GIVEN REQUEST:
All lines in which the word "casting" occurs are to be extracted.

RECORDED DATA:
* Start *
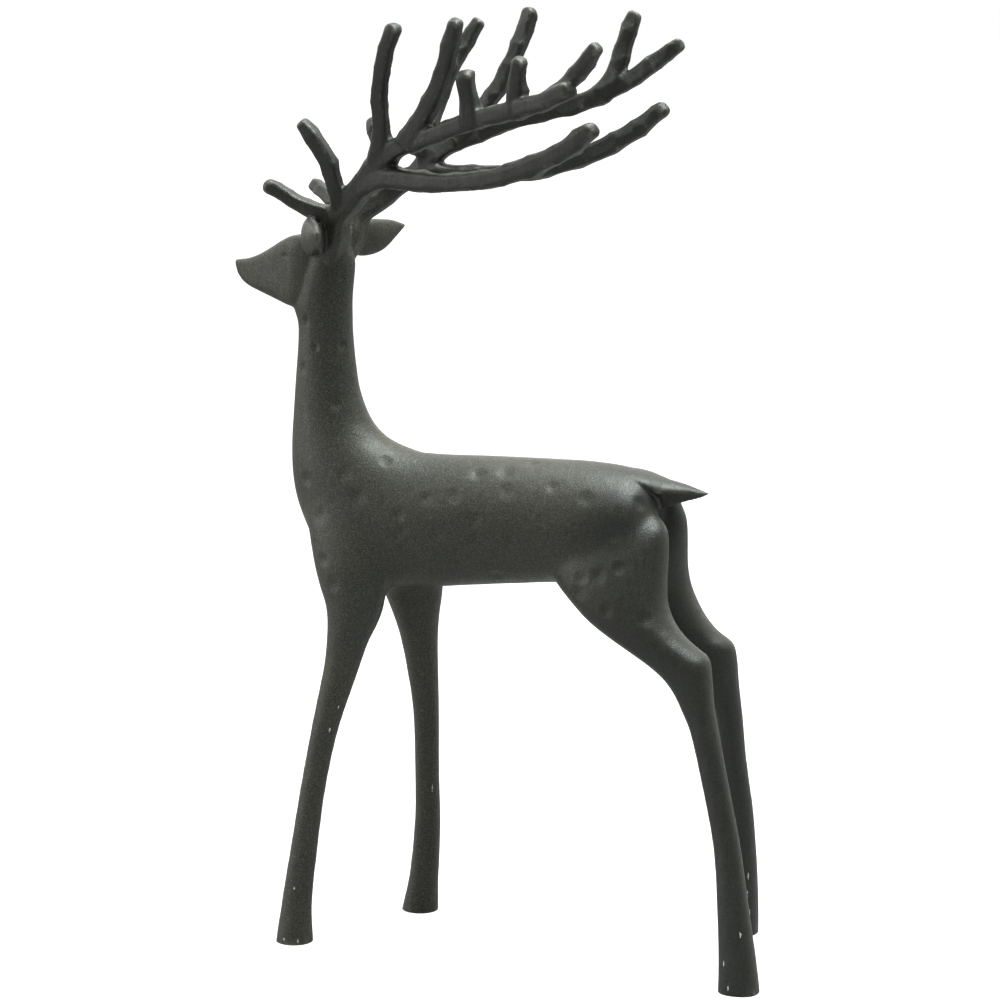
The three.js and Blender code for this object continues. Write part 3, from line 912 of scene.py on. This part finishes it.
def noise(label, vector, scale, detail=2.0, roughness=0.5):
    new = node("ShaderNodeTexNoise", label)
    feed(new.inputs["Vector"], vector)
    feed(new.inputs["Scale"], scale)
    feed(new.inputs["Detail"], detail)
    feed(new.inputs["Roughness"], roughness)
    return new.outputs["Fac"]


def remap(label, value, low, high, to_low=0.0, to_high=1.0):
    new = node("ShaderNodeMapRange", label, interpolation_type="SMOOTHSTEP")
    for socket, source in zip(new.inputs[:5], (value, low, high, to_low, to_high)):
        feed(socket, source)
    return new.outputs["Result"]


def math_of(label, operation, a, b):
    new = node("ShaderNodeMath", label, operation=operation)
    feed(new.inputs[0], a)
    feed(new.inputs[1], b)
    return new.outputs[0]


def mix(label, share, a, b):
    new = node("ShaderNodeMix", label, data_type="RGBA")
    feed(new.inputs["Factor"], share)
    feed(new.inputs[6], a)
    feed(new.inputs[7], b)
    return new.outputs[2]


def attribute(name):
    return node("ShaderNodeAttribute", name, attribute_name=name).outputs["Fac"]

# %% [markdown]
# ## Colour of the finish
# From the bottom up: two near charcoals in soft clouds, dark and light grains, a darker
# tone on the antlers, a darker tone on the hindquarters that is partly painted shade,
# edges painted paler for rubbed paint and a painted highlight, painted shade in the
# hollows, and last the few pale chips. Each layer is mixed over the one before by a mask,
# as a painter would glaze it, because then any one of them can be changed alone.

# %% Colour
CLOUD_SCALE, GRAIN_SCALE, WEAR_SCALE, CHIP_SCALE = 28, 1400, 240, 1100
# The antlers are painted darker with height, and the hindquarters darker towards the back, partly
# as painted shade.
ANTLER_DARKENING_FROM, ANTLER_DARKENING = (0.385, 0.42), 0.82
REAR_TONE_AND_SHADE_FROM, REAR_TONE_AND_SHADE = (0.03, 0.075), 0.74
# The first is how much the edges are painted paler, partly rubbed paint and partly a painted
# highlight; the second is how much painted shade the hollows get.
RUB_AND_HIGHLIGHT, HOLLOW_SHADE = 0.75, 0.8
CHARCOAL = (0.0355, 0.0348, 0.0222, 1)
COOL_CHARCOAL = (0.0260, 0.0275, 0.0222, 1)
# Paler paint and painted highlight on the edges.
RUBBED_AND_HIGHLIT = (0.15, 0.147, 0.12, 1)
SPECK = (0.086, 0.085, 0.070, 1)
# The darker colour of the antlers and the hindquarters; on the hindquarters it is partly painted
# shade.
DARKENED = (0.013, 0.0145, 0.0125, 1)
# The dark grains' colour, also used for the painted shade in the hollows.
DARK_GRAIN_AND_SHADE = (0.018, 0.019, 0.018, 1)
CHIPPED = (0.62, 0.61, 0.58, 1)
place = node("ShaderNodeTexCoord", "place").outputs["Object"]
clouds = remap("clouds", noise("cloud noise", place, CLOUD_SCALE, 3), 0.35, 0.65)
grain = noise("grain", place, GRAIN_SCALE, 2, 0.65)
colour = mix("tone", clouds, CHARCOAL, COOL_CHARCOAL)
colour = mix("dark grain", remap("dark grains", grain, 0.50, 0.34, 0, 0.8), colour, DARK_GRAIN_AND_SHADE)
colour = mix("light grain", remap("light grains", grain, 0.48, 0.66, 0, 0.85), colour, SPECK)
split = node("ShaderNodeSeparateXYZ", "place in the casting")
feed(split.inputs[0], place)
# The antlers are painted a darker tone, fading in with height.
high = remap("antlers are darker", split.outputs["Z"], *ANTLER_DARKENING_FROM, 0, ANTLER_DARKENING)
# The hindquarters are painted darker towards the back: partly their own tone, partly painted
# shade.
back = remap("hindquarters are darker", split.outputs["X"], *REAR_TONE_AND_SHADE_FROM, 0, REAR_TONE_AND_SHADE)
colour = mix("darker parts", math_of("both", "MAXIMUM", high, back), colour, DARKENED)
# Edges are painted paler: partly rubbed paint, partly a painted highlight.
patchy = remap("patchy wear and highlight", noise("wear noise", place, WEAR_SCALE, 3), 0.38, 0.62, 0.25, 1)
worn_and_lit = math_of("wear and highlight", "MULTIPLY", attribute("worn_and_lit_edge"), patchy)
colour = mix("rubbed and highlit edges", math_of("less", "MULTIPLY", worn_and_lit, RUB_AND_HIGHLIGHT), colour, RUBBED_AND_HIGHLIT)
# Hollows are painted darker: painted shade.
shade_in_hollows = math_of("some", "MULTIPLY", attribute("hollow"), HOLLOW_SHADE)
colour = mix("hollows", shade_in_hollows, colour, DARK_GRAIN_AND_SHADE)
ragged = math_of("ragged", "ADD", attribute("chips"), noise("chip noise", place, CHIP_SCALE, 1))
chip = remap("chip shape", ragged, 1.08, 1.2)
colour = mix("chips", chip, colour, CHIPPED)
print("nodes in the colour:", len(nodes))

# %% [markdown]
# ## Shine and relief
# The shine is satin, and faint brush strokes run aslant through it: a noise stretched
# along one direction by a Mapping node. The same grain that colours the paint also stands
# up a little, and breaks the shine into specks. It is finer than the mesh could carry, so
# it goes into a Bump node, while all that shows in the outline is real shape.

# %% Shine and relief
STROKE_SLANT = math.radians(40)
STROKE_STRETCH = (1, 0.35, 0.09)
STROKE_SCALE, WAVE_SCALE = 900, 160
STROKE_HEIGHT, WAVE_HEIGHT = 0.35, 1.6
SATIN = (0.40, 0.52)
RELIEF_DEPTH = 0.22 * MM
strokes = node("ShaderNodeMapping", "aslant strokes")
feed(strokes.inputs["Vector"], place)
strokes.inputs["Rotation"].default_value = (0, STROKE_SLANT, 0)
strokes.inputs["Scale"].default_value = STROKE_STRETCH
brush = noise("brush", strokes.outputs["Vector"], STROKE_SCALE, 2)
roughness = remap("shine", brush, 0.3, 0.7, *SATIN)

uneven = noise("uneven skin", place, WAVE_SCALE, 2)
low_strokes = math_of("strokes", "MULTIPLY", brush, STROKE_HEIGHT)
waves = math_of("waves", "MULTIPLY", uneven, WAVE_HEIGHT)
height = math_of("with strokes", "ADD", grain, low_strokes)
height = math_of("with waves", "ADD", height, waves)
relief = node("ShaderNodeBump", "relief")
relief.inputs["Strength"].default_value = 0.8
relief.inputs["Distance"].default_value = RELIEF_DEPTH
feed(relief.inputs["Height"], height)

shader = node("ShaderNodeBsdfPrincipled", "painted iron")
shader.inputs["IOR"].default_value = 1.5
feed(shader.inputs["Base Color"], colour)
feed(shader.inputs["Roughness"], roughness)
feed(shader.inputs["Normal"], relief.outputs["Normal"])
output = node("ShaderNodeOutputMaterial", "output")
links.new(shader.outputs["BSDF"], output.inputs["Surface"])
stag.data.materials.clear()
stag.data.materials.append(finish)
print("nodes in the whole finish:", len(nodes))

# %% [markdown]
# ## Floor
# A plain pale floor, wide enough to reach past every view. It is a light grey that glows
# white where it is seen directly, so it stays clean, and still throws little light up.

# %% Floor
bpy.ops.object.select_all(action="DESELECT")
bpy.ops.mesh.primitive_plane_add(size=40, location=(0, 0, stag_low.z))
floor = bpy.context.object
floor.name = "floor"
pale = bpy.data.materials.new("pale floor")
pale.use_nodes = True
pale_shader = pale.node_tree.nodes["Principled BSDF"]
pale_shader.inputs["Base Color"].default_value = (0.28, 0.28, 0.28, 1)
pale_shader.inputs["Roughness"].default_value = 0.9
pale_shader.inputs["Specular IOR Level"].default_value = 0.0
pale_shader.inputs["Emission Color"].default_value = (1, 1, 1, 1)
glow = pale.node_tree.nodes.new("ShaderNodeLightPath")
pale.node_tree.links.new(glow.outputs["Is Camera Ray"], pale_shader.inputs["Emission Strength"])
floor.data.materials.append(pale)
print("floor at height", round(stag_low.z, 4), "m")

# %% [markdown]
# ## Light tent
# A white tent with one dark side, the open room from which the stag is looked at. Dark
# metal shows what is around it more than its own colour, so the tent does most of the
# work: round limbs get a light rim left and right and stay dark in the middle. It could
# be built from sheets of cloth. It is simpler as the world's own light, worked out from
# the direction. Seen directly, it is plain white.

# %% Tent
BEHIND = 1.6
BESIDE = 0.7
ROOM = 0.12
TENT_TINT = (1, 0.995, 0.94, 1)
TOWARD_ROOM = (0.55, -0.835, 0)
world = bpy.data.worlds.new("tent")
world.use_nodes = True
bpy.context.scene.world = world
nodes, links = world.node_tree.nodes, world.node_tree.links
nodes.clear()
direction = node("ShaderNodeTexCoord", "direction").outputs["Generated"]
facing = node("ShaderNodeVectorMath", "toward the room", operation="DOT_PRODUCT")
feed(facing.inputs[0], direction)
facing.inputs[1].default_value = TOWARD_ROOM
cloth = remap("tent behind", facing.outputs["Value"], -0.9, 0.1, BEHIND, BESIDE)
room = remap("room", facing.outputs["Value"], 0.2, 0.8, 0.0, BESIDE - ROOM)
strength = math_of("tent to room", "SUBTRACT", cloth, room)
seen = node("ShaderNodeLightPath", "seen directly").outputs["Is Camera Ray"]
lit = node("ShaderNodeMix", "tent", data_type="FLOAT")
feed(lit.inputs[0], seen)
feed(lit.inputs[2], strength)
feed(lit.inputs[3], 1.0)
background = node("ShaderNodeBackground", "background")
feed(background.inputs["Color"], mix("tent tint", seen, TENT_TINT, (1, 1, 1, 1)))
feed(background.inputs["Strength"], lit.outputs[0])
world_output = node("ShaderNodeOutputWorld", "output")
links.new(background.outputs["Background"], world_output.inputs["Surface"])
print("tent strength behind, beside and in the room:", BEHIND, BESIDE, ROOM)

# %% [markdown]
# ## Soft boxes
# One large box above makes the broad highlight on the back and rump, and a weak one at
# the left lifts the chest and the muzzle. Both are wide, so that no shadow has an edge.

# %% Soft boxes
COOL_LIGHT = (0.93, 1.0, 0.97)
MID_HEIGHT = Vector((0, 0, 0.25))


def soft_box(name, at, size, power, tint=(1, 1, 1)):
    aim = (MID_HEIGHT - Vector(at)).to_track_quat("-Z", "Y")
    bpy.ops.object.select_all(action="DESELECT")
    bpy.ops.object.light_add(type="AREA", location=at, rotation=aim.to_euler())
    lamp = bpy.context.object
    lamp.name = name
    lamp.data.shape = "RECTANGLE"
    lamp.data.size, lamp.data.size_y = size
    lamp.data.energy = power
    lamp.data.color = tint
    print(f"{name}: {power} W over {size[0]} x {size[1]} m")


soft_box("box above", (0.38, 0.05, 1.8), (1.2, 1.0), 60, COOL_LIGHT)
soft_box("box left", (-1.6, -0.7, 0.8), (0.9, 1.2), 9)
bpy.context.scene.view_settings.view_transform = "Standard"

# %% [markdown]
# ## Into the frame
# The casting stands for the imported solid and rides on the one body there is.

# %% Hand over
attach(stag, "root")
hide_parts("stag")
* End *
WRITTEN RESPONSE:
split = node("ShaderNodeSeparateXYZ", "place in the casting")
# The casting stands for the imported solid and rides on the one body there is.